During the colder months, though, tiny little creatures tend to want to find somewhere nice and warm to stay for a while, and there’s always the worry that by storing your camping gear under your bed, you’re basically making a lovely warm blanket fort for mice. Oh, and a delicious smorgasbord for moths.

2. Storing camping gear in the garage:
This will undoubtedly have more room than under your bed, so you could keep everything together and easily accessible. Hooray! But … unless your garage is protected against the elements, and is protected from pests by traps and poisons etc, you might need to replace or repair a few bits when you dig it out again. 

Damp in garages is notoriously difficult to avoid, and they’re seldom insulated. They’re also even more vulnerable to flying, crawling and scampering pests than indoors. 
3. Storing camping gear in the loft:
Have you been in your loft recently? How scary was it, on a scale of 1 to 10? 

Maybe you’re one of those amazing people who have fixed ladders or stairs leading to a fully insulated and boarded-out loft, with good lighting and no terrifying dark corners. 

If so - go for it! This is a great place to store your camping gear over winter! It’s out of your way, it’ll be dry and warm and you can access it easily again in spring because bringing a tent and camping stove etc down a fixed staircase won’t kill you. There’s still the problem of creating a mouse fort or moth buffet, though…

In any other case, if you have a ‘normal’ (‘terrifying’, ‘inaccessible’) loft with a ladder that wobbles and creaks when you climb it and a hatch barely wider than your shoulders, it might not be the best option if you ever want to get your camping gear back down again.

Storage for camping gear for experts

If you want storage for your camping gear that is:
  • Clean
  • Dry
  • Secure
  • Pest-controlled
  • Accessible
  • Organised
… you could consider renting a self storage unit. At Safestore, we offer self storage units in a range of sizes, and a 10 sq ft unit would be suitable for a typical amount of standard camping gear. It costs a few pounds a week, and our units are protected against the elements and pests, accessible every day of the year (24 hours a day in many stores) and monitored by CCTV and fire alarms.

Organising camping gear

Wherever you decide to store your camping gear, it’s essential that it’s properly organised.
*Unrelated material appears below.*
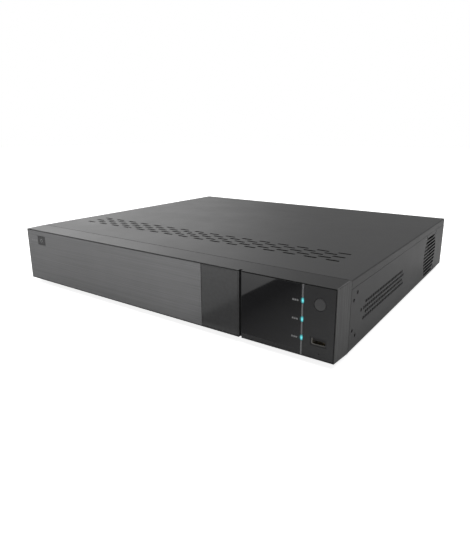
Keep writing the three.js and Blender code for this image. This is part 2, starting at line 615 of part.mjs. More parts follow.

It’s absolutely essential that before you put anything into storage, it must be clean and dry. Any dirt can trap moisture, and any moisture can lead to your beautiful camping equipment getting mouldy. 

Ideally, find a day when you don’t think it will rain. Pitch your tent in the garden and give it a vacuum clean to make sure any creepy crawlies are removed. Then, give the exterior a wipe and, if necessary, spray it with sealant to make sure it retains its waterproofing for next year. When it’s all clean, take it all down, hang it up and let it dry in the breeze before taking it down and folding it up for storage.

As for your other equipment, check your poles and lines for wear and tear, and give your pegs a soak in the sink before letting them dry so they don’t go rusty in storage. Pop your sleeping bags in the washing machine and let them dry properly before putting them in vacuum-packed bags for easier storage. Some people are happy to hang sleeping bags up in their wardrobe, and if you have space for that then feel free to do so!

Think about next year when you come to gather your equipment for your next trip - make sure when organising camping gear that you can pack it all in your car easily. Avoid hard boxes with lids - they stack well, but they won’t transfer to fit into your car very easily.

  • Opt for plastic zipped and/or vacuum sealed bags for your sleeping bags, mats/mattresses and tent, 
  • Put your poles, pegs and mallets in a bag together (this can be any sort of bag),
  • Group your furniture (chairs, table, storage cupboard),
  • Bag up your stove, pots, pans, crockery and cutlery.
Gas canisters and any liquids and batteries must be removed from your camping equipment before you store them. Store these items separately, perhaps in your garage or under-sink units. Keep gas canisters out of direct sunlight!
Once everything’s clean and organised, camping gear can be stored safely for several months. It wouldn’t be cheap to replace, so make sure that if you keep your camping gear at home your insurance will cover it on a new-for-old basis. 

A bit of prep work now will make it very easy to get back into camping next spring - you’ll be a very happy camper!